O livro "Síndrome de Cinderela", datado da década de 80, fala sobre crenças inconscientes e comportamentos femininos de menos valia que surgem mesmo para as mulheres mais progressistas, com acesso a maior autonomia financeira e educação formal. É interessante como esse tema, 40 anos depois, continua relevante, a ponto do livro ter ganhado uma nova edição em 2022.


Mulheres de dão conta de como ainda sem perceber, podem priorizar o crescimento profissional de um homem em detrimento do seu, ou se sentem totalmente responsáveis ao cuidado de uma casa (que é compartilhada com um companheiro).


Apesar de pesquisas que mostram altos índices de sobrecarga, violências e outras perdas que costumam acometer mulheres ao contrair uma relação heterossexual tradicional, parece persistir nesse "inconsciente coletivo" a imagem do príncipe salvador, do "ter um homem" como aspecto protetor e critério de uma vida bem sucedida.


Quando não há um parceiro, por vezes surge a ilusão de que um par romântico seria "o que falta", mantendo uma sensação de incompletude ou descrédito pela própria vida. Por vezes as submetendo a relações mesmo indesejadas, pela crença nessa necessidade.


Por outro lado, alguns fenômenos recentes indicam ambivalências nas posições de gênero. Um sinalizador de mudanças é como algumas tendências tem se derivado dos maus encontros afetivos, como o movimento "boy sober", que significa uma "sobriedade de homens", a decisão de mulheres por se manter afastadas de relações heteroafetivas e se dedicar somente ao autodesenvolvimento.


A redução do número de casamentos e relacionamentos duradouros talvez também dê sinais de que a dissolução de vínculos violentos atualmente é facilitada, com menor compulsoriedade a manter relações.


Ao mesmo tempo, também tem crescido uma nostalgia de retorno a um passado tradicional com as "tradwifes", que buscam enfatizar os ouros do papel de esposa devotada ao lar. Apesar do slogan, geralmente essas mulheres vivem em uma realidade de classe social diferente da maior parte da população brasileira, ou como influenciadoras digitais tem renda provinda da publicidade, o que lhes oferta autonomia financeira.

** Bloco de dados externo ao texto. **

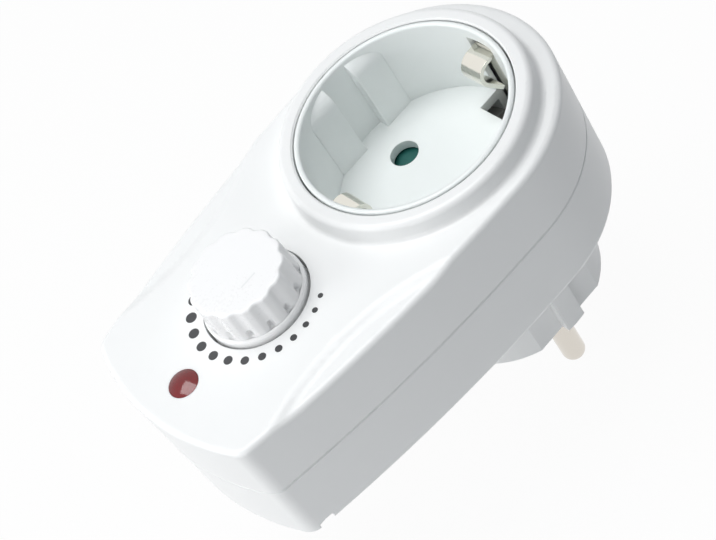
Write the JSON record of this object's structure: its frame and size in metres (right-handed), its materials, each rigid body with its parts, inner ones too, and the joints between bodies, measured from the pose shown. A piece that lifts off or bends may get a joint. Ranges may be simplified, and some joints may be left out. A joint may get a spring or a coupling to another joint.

É perceptível que ambos os movimentos surgem dos conflitos contemporâneos que envolvem as expectativas e lugares de gênero nas relações, seja afirmando a desistência temporária de relações heteroafetivas ou afirmando um retorno a um passado supostamente pacífico, essas tendências sinalizam como as relações entre gêneros estão em crise e transformação.


O risco de movimentos conservadores é crer que a "culpa" da sobrecarga das mulheres é ter adentrado o mundo profissional, e não que as responsabilidades outras (como as de cuidado) terem seguido quase que exclusivamente sobre elas. Essa sobrecarga, deriva tanto da construção de masculinidades, tanto de um sistema familialista, com baixa rede de apoio comunitária.


Tirar a busca por um par da centralidade da vida é um exercício importante e libertador. Ao mesmo tempo, é perigosa a ideia de supervalorização que esteja desconectada de laços comunitários e afetivos, podendo ser só mais uma face do individualismo.


De toda forma, o exercício em compreender os entraves contemporâneos nas relações nos deixa algumas pistas de compreensão dos caminhos e questões singulares que surgem na clínica, e na vida de cada um.



Referências.

Dowling, Colette. Síndrome de Cinderela. 2022.

Núñez, Geni. Descolonizando afetos. Experimentações sobre outras formas de amar. 5° edição- São Paulo: Planeta do Brasil, 2023.